For policymakers in U.S., the preoccupation with the presidential campaign and the Obama administration’s lack of focus on the region despite its much-promoted “pivot” to Asia create a dangerous brew of indifference and misinterpretation for Taiwan. The administration of late is engaged in freedom-of-navigation and maritime-passage diplomacy that is generally healthy, given China’s extraterritorial claims in the region. But there will be limits to what the administration can do, and will choose to do, to step in should Beijing set its sights on creating a diversion with Taiwan, through a military or economic challenge.
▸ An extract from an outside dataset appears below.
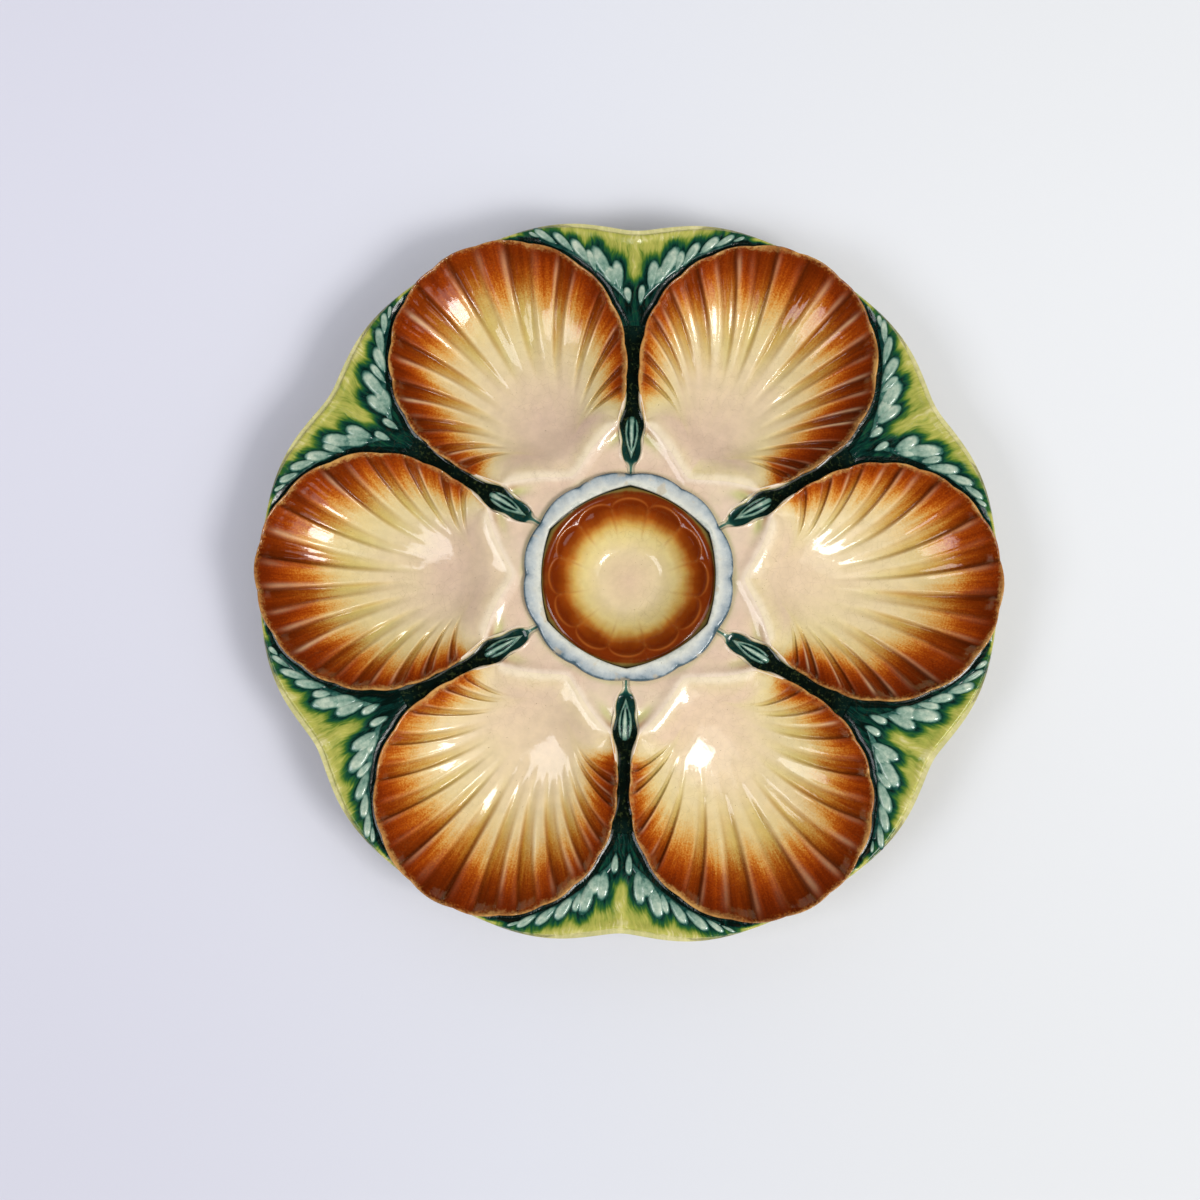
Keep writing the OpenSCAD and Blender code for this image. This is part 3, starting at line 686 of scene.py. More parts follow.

Candidates of both parties have an opportunity now, before there are any difficulties, to express support for Taiwan’s interest in diversifying its economy and joining the Trans-Pacific Partnership, reasonable and healthy objectives that will benefit all.

In a year of election upheavals in the U.S., the uncertain timing and outcome of the U.K.-E.U. “Brexit” vote, a national election in Spain that has yet to be resolved after more than a month, and other electoral uncertainties, the result of Taiwan’s January 16 election offers a sharp contrast in which the people spoke with certainty. U.S. and China policymakers, hopefully, will recognize this and do what can be done to ensure stability for Taiwan as it engages in its transition toward a more diversified economy. The stakes are high for all the actors, not least the island nation’s 24 million people, who have spoken with clarity: We choose change.